(TASK INSTRUCTIONS):
Return all of the data exactly as given.

(INFORMATION SUPPLIED):
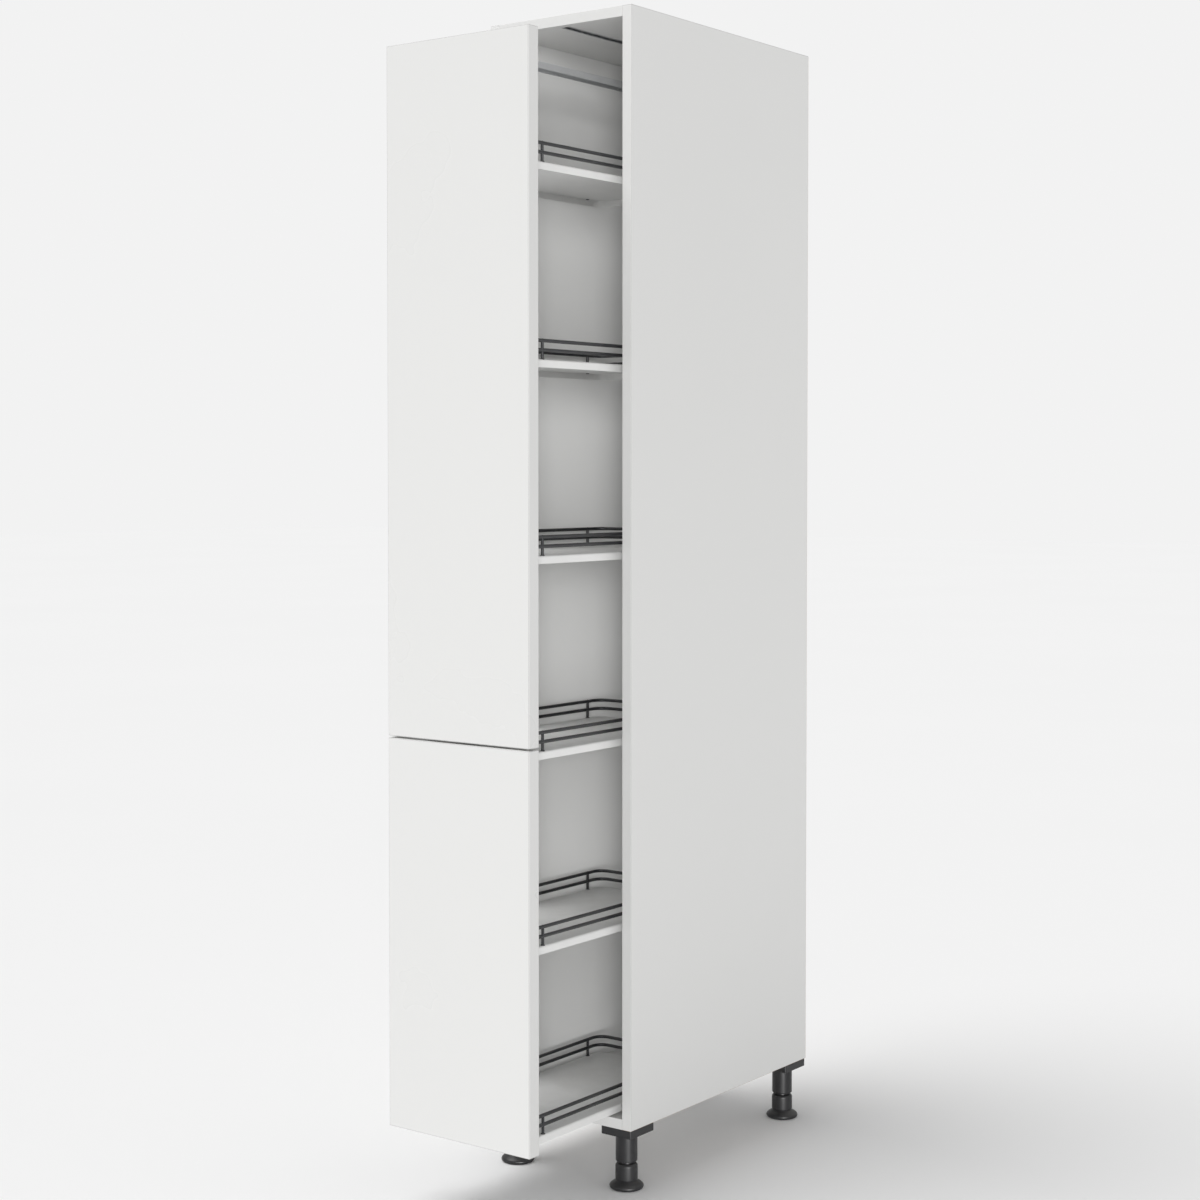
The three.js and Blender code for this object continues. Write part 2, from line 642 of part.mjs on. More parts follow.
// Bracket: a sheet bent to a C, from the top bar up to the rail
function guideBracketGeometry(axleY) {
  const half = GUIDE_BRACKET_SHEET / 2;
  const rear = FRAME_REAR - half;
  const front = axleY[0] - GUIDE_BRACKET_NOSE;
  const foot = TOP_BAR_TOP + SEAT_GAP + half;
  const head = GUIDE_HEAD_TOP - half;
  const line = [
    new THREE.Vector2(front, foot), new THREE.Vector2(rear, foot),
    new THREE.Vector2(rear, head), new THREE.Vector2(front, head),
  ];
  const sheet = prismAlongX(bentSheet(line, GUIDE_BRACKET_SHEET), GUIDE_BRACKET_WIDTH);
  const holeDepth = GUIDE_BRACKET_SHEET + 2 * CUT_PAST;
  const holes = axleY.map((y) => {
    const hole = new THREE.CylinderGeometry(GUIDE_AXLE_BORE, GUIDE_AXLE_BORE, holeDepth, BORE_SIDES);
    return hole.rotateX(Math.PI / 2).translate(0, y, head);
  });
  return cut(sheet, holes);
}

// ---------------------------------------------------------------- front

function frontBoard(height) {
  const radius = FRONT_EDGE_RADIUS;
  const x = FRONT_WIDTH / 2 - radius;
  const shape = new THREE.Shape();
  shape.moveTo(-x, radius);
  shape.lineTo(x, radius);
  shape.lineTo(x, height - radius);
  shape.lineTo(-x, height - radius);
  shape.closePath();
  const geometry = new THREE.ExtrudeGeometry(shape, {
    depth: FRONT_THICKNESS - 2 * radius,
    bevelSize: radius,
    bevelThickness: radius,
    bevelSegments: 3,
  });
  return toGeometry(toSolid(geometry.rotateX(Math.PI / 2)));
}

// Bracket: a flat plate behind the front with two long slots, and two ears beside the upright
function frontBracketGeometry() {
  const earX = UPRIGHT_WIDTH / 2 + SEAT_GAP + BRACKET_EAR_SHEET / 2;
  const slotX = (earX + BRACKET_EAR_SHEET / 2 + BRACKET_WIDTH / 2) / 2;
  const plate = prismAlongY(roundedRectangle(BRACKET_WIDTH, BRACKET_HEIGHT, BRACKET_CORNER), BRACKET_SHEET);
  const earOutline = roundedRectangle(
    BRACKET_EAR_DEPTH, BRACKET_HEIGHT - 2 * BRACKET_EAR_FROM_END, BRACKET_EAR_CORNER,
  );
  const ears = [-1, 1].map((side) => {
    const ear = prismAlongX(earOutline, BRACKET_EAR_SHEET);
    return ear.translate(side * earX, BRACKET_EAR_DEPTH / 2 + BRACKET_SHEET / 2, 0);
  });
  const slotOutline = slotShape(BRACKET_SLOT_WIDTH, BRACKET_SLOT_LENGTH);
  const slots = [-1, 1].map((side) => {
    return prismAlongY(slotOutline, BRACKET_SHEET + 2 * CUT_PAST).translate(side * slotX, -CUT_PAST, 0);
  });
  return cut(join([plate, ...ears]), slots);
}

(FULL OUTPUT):
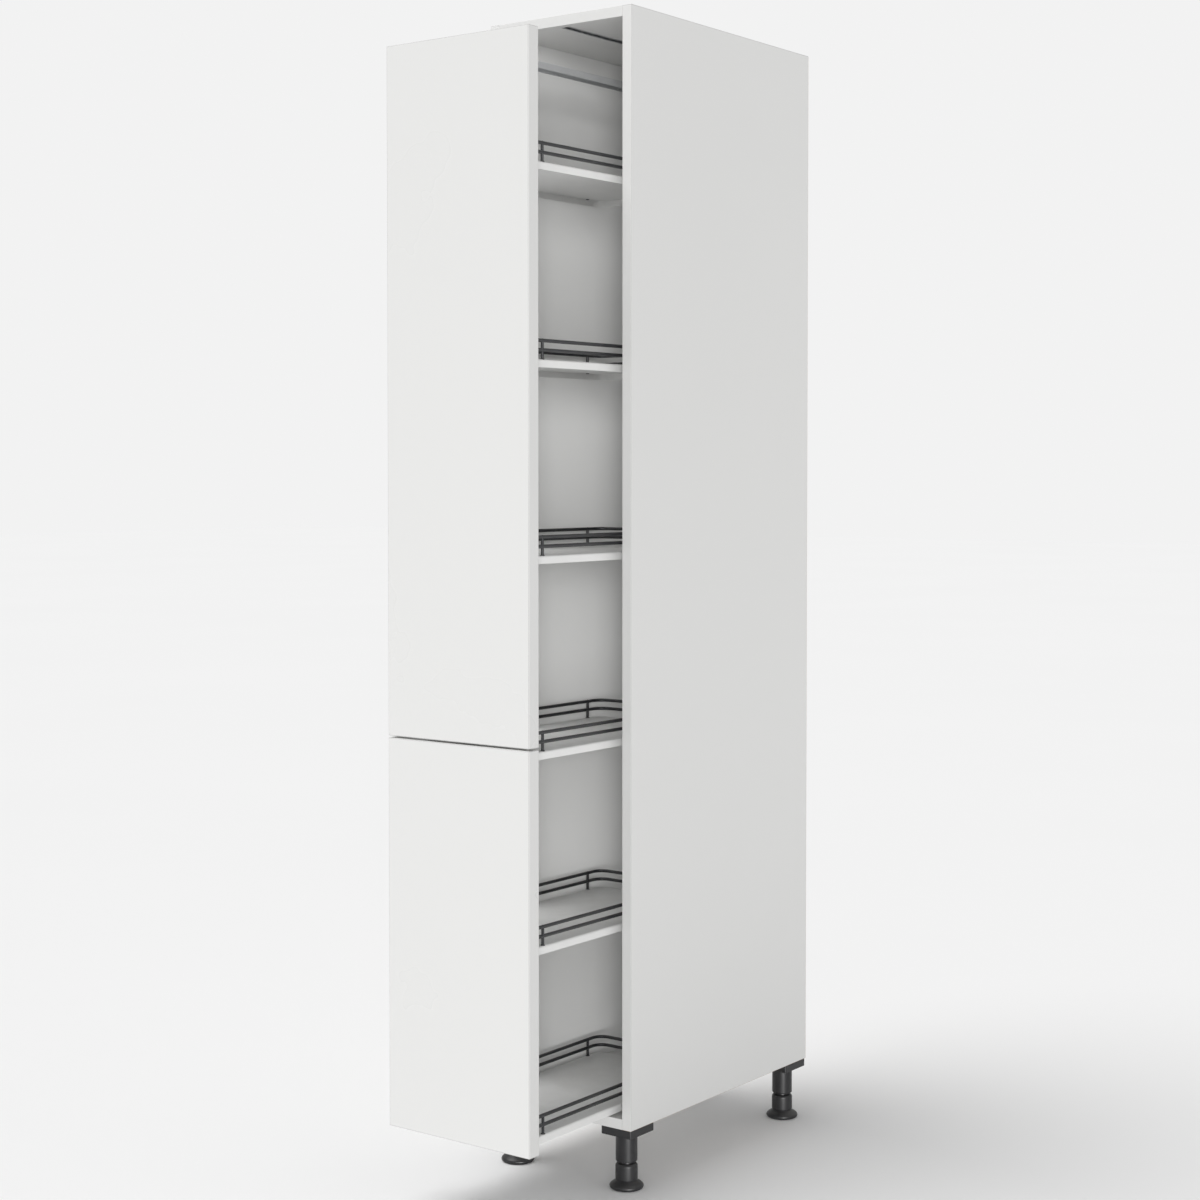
The three.js and Blender code for this object continues. Write part 2, from line 642 of part.mjs on. More parts follow.
// Bracket: a sheet bent to a C, from the top bar up to the rail
function guideBracketGeometry(axleY) {
  const half = GUIDE_BRACKET_SHEET / 2;
  const rear = FRAME_REAR - half;
  const front = axleY[0] - GUIDE_BRACKET_NOSE;
  const foot = TOP_BAR_TOP + SEAT_GAP + half;
  const head = GUIDE_HEAD_TOP - half;
  const line = [
    new THREE.Vector2(front, foot), new THREE.Vector2(rear, foot),
    new THREE.Vector2(rear, head), new THREE.Vector2(front, head),
  ];
  const sheet = prismAlongX(bentSheet(line, GUIDE_BRACKET_SHEET), GUIDE_BRACKET_WIDTH);
  const holeDepth = GUIDE_BRACKET_SHEET + 2 * CUT_PAST;
  const holes = axleY.map((y) => {
    const hole = new THREE.CylinderGeometry(GUIDE_AXLE_BORE, GUIDE_AXLE_BORE, holeDepth, BORE_SIDES);
    return hole.rotateX(Math.PI / 2).translate(0, y, head);
  });
  return cut(sheet, holes);
}

// ---------------------------------------------------------------- front

function frontBoard(height) {
  const radius = FRONT_EDGE_RADIUS;
  const x = FRONT_WIDTH / 2 - radius;
  const shape = new THREE.Shape();
  shape.moveTo(-x, radius);
  shape.lineTo(x, radius);
  shape.lineTo(x, height - radius);
  shape.lineTo(-x, height - radius);
  shape.closePath();
  const geometry = new THREE.ExtrudeGeometry(shape, {
    depth: FRONT_THICKNESS - 2 * radius,
    bevelSize: radius,
    bevelThickness: radius,
    bevelSegments: 3,
  });
  return toGeometry(toSolid(geometry.rotateX(Math.PI / 2)));
}

// Bracket: a flat plate behind the front with two long slots, and two ears beside the upright
function frontBracketGeometry() {
  const earX = UPRIGHT_WIDTH / 2 + SEAT_GAP + BRACKET_EAR_SHEET / 2;
  const slotX = (earX + BRACKET_EAR_SHEET / 2 + BRACKET_WIDTH / 2) / 2;
  const plate = prismAlongY(roundedRectangle(BRACKET_WIDTH, BRACKET_HEIGHT, BRACKET_CORNER), BRACKET_SHEET);
  const earOutline = roundedRectangle(
    BRACKET_EAR_DEPTH, BRACKET_HEIGHT - 2 * BRACKET_EAR_FROM_END, BRACKET_EAR_CORNER,
  );
  const ears = [-1, 1].map((side) => {
    const ear = prismAlongX(earOutline, BRACKET_EAR_SHEET);
    return ear.translate(side * earX, BRACKET_EAR_DEPTH / 2 + BRACKET_SHEET / 2, 0);
  });
  const slotOutline = slotShape(BRACKET_SLOT_WIDTH, BRACKET_SLOT_LENGTH);
  const slots = [-1, 1].map((side) => {
    return prismAlongY(slotOutline, BRACKET_SHEET + 2 * CUT_PAST).translate(side * slotX, -CUT_PAST, 0);
  });
  return cut(join([plate, ...ears]), slots);
}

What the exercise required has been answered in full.